• INSTRUCTION
Set down the whole listing verbatim.

## BEGIN RECORDS FOR PROCESSING

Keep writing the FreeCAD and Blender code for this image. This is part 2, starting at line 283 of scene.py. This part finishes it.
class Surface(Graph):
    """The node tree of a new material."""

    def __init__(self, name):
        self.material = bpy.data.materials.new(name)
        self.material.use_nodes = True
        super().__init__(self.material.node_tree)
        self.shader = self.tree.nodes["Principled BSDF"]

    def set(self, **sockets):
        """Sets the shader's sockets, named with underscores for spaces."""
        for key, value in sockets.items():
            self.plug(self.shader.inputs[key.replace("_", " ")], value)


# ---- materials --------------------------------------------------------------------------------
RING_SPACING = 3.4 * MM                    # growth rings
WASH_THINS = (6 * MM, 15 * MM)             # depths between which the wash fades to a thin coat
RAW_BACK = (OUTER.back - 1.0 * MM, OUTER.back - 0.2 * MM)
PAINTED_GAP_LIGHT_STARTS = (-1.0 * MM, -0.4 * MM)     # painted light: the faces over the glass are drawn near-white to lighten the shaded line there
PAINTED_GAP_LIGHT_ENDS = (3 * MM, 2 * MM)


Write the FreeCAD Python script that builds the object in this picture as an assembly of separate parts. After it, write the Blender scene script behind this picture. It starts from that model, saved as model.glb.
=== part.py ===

## END RECORDS FOR PROCESSING

• RESULT OF THE TASK
Keep writing the FreeCAD and Blender code for this image. This is part 2, starting at line 283 of scene.py. This part finishes it.
class Surface(Graph):
    """The node tree of a new material."""

    def __init__(self, name):
        self.material = bpy.data.materials.new(name)
        self.material.use_nodes = True
        super().__init__(self.material.node_tree)
        self.shader = self.tree.nodes["Principled BSDF"]

    def set(self, **sockets):
        """Sets the shader's sockets, named with underscores for spaces."""
        for key, value in sockets.items():
            self.plug(self.shader.inputs[key.replace("_", " ")], value)


# ---- materials --------------------------------------------------------------------------------
RING_SPACING = 3.4 * MM                    # growth rings
WASH_THINS = (6 * MM, 15 * MM)             # depths between which the wash fades to a thin coat
RAW_BACK = (OUTER.back - 1.0 * MM, OUTER.back - 0.2 * MM)
PAINTED_GAP_LIGHT_STARTS = (-1.0 * MM, -0.4 * MM)     # painted light: the faces over the glass are drawn near-white to lighten the shaded line there
PAINTED_GAP_LIGHT_ENDS = (3 * MM, 2 * MM)


Write the FreeCAD Python script that builds the object in this picture as an assembly of separate parts. After it, write the Blender scene script behind this picture. It starts from that model, saved as model.glb.
=== part.py ===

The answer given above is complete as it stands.